Legumes, Cowslips and an Asparagus Tip

28 Sunday Apr 2013

Posted by wellywoman in On the plot, Out and About, Recipes, Spring, Wildflowers

≈ 36 Comments

Tags

broad beans, cowslips, Gwent Wildlife Trust, peas, Pentwyn Farm, Wye Valley asparagus

Pear Blossom

Pear Blossom

On the vegetable front the past few weeks have been mostly about peas and beans. Not only have I been sowing mangetout, ‘Sweet Horizon’, a maincrop pea, ‘Hurst Greenshaft’ and broad beans, ‘Masterpiece Green Longpod’ but we’ve been feasting on peas shoots for a while now. I absolutely love broad beans but it wasn’t always that way. My memory of broad beans was those dreadful grey, dry, woolly things I was fed in the eighties. *shudders* The broad beans we eat now bear no resemblance, pick them when young and double pod them and the vivid green captures early summer on the plot. It’s difficult to buy organic broad beans, and even non-organic are sooooo expensive. For me, they are a must on our plot.

Until last year I had never thought it was worth growing my own peas. Frozen peas are nutritious and easy to come by. I did grow some sugar snaps though, and occasionally some of them swelled so much that we needed to discard the outer casing and eat the peas inside. Eaten straight away, and raw in salads they were so incredibly sweet and tasty.
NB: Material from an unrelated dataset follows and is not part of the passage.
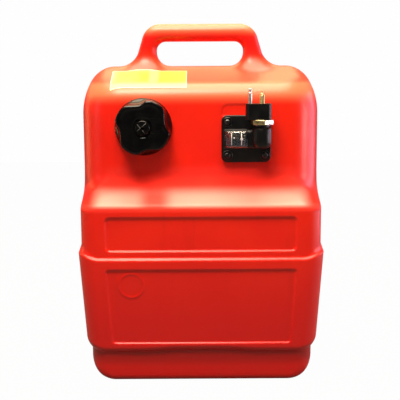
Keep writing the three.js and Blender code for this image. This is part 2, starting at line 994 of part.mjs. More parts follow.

So, last year actual peas were introduced to the plot and despite the weather were a real success. Both sets of peas and the broad beans are all planted out now.

Making a bid for freedom - my forced rhubarb

Making a bid for freedom – my forced rhubarb

Everything is crazily busy at the moment, hence my absence from blogging for a while. I’m either at the computer writing or in the greenhouse. My apologies if comments don’t go up for a while and I don’t get back to you or I don’t make it over to your blog. I still read all your comments and really appreciate you popping by. I would really love it if there were a few extra hours in each day. I did, however manage to get out for a bit of a walk on Saturday. Pentwyn Farm near Monmouth is an idyllic spot even if the cold wind had returned. It’s an area of unimproved grassland owned by Gwent Wildlife Trust.  A habitat that’s quite rare now, the fields are managed to protect the wide variety of wild flowers that grow there. We tend to come up here in early summer to see the orchids. It was strange to wander around through the fields in late April and there be so little to see. If you didn’t know what was hiding away in the soil waiting to appear you’d be forgiven for wondering why Pentwyn Farm is so important. This was the first time we’d used the new nature trail the wildlife trust have created. It took us down the valley and out past a field of Hebridean sheep which are being used to manage the grassland. There was also the slightly disconcerting sight of a couple of alpacas. It’s not that unusual now to see alpacas in the British countryside, brought in to protect newborn lambs from foxes, or kept for their wool. I still find it funny to see them, a touch of the Andes in Wales.

Cowslips

Cowslips

It may be May in a few days time but the landscape feels like it is only very reluctantly emerging into spring. Trees are coming to life but it was hard to imagine the fields in a month or so’s time, covered in orchids, eyebright, and yellow rattle. Then, just as we were leaving, we came across a field of cowslips. It’s been a great year for primroses, the cooler conditions meaning their flowering season has been long but we hadn’t come across any cowslips until yesterday. Unlike its cousin the primrose, cowslips need more sunshine and an open site in order to thrive. Once an abundant plant it played a significant role in the celebration of spring’s arrival but intensive agriculture and spraying of herbicides lead to a dramatic decline in their numbers, along with so many of our wild flowers. My own garden is teeming with primroses but I have only one cowslip plant which my mum gave me last year. The first thing I did when we got back from the walk was to go and see if it was flowering yet. And there they were, a couple of stems with delicate yellow trumpet-like flowers.

Asparagus spears

Asparagus spears

To complete the spring theme we came across the first bundle of asparagus spears in a local deli. I was surprised to see them to be honest. I had thought the cold spring would have delayed the harvest but it appears not. It was impossible to resist them even if the price tag was a little steep. The season is so short that they are such a treat to have over the coming weeks. Herefordshire and Worcestershire are proud of their asparagus growing, there’s a festival to celebrate the green spears with food, music and even inflatable asparagus. When it comes to cooking asparagus I prefer simplicity. I do occasionally put it in quiches or frittatas, but steamed with a few shavings of parmesan or with goats cheese and parma ham are my favourites. When it comes to snapping off the woodier base of a spear, my asparagus tip (sorry, dreadful pun, I know) is don’t throw the ends away. If you make your own vegetable stock they make a great addition giving it a lovely sweet flavour. I put the ends in a freezer bag, collecting them over the course of the asparagus season and keep them in the freezer. When you’re making your stock just get a few out and put in the simmering water along with your other veg.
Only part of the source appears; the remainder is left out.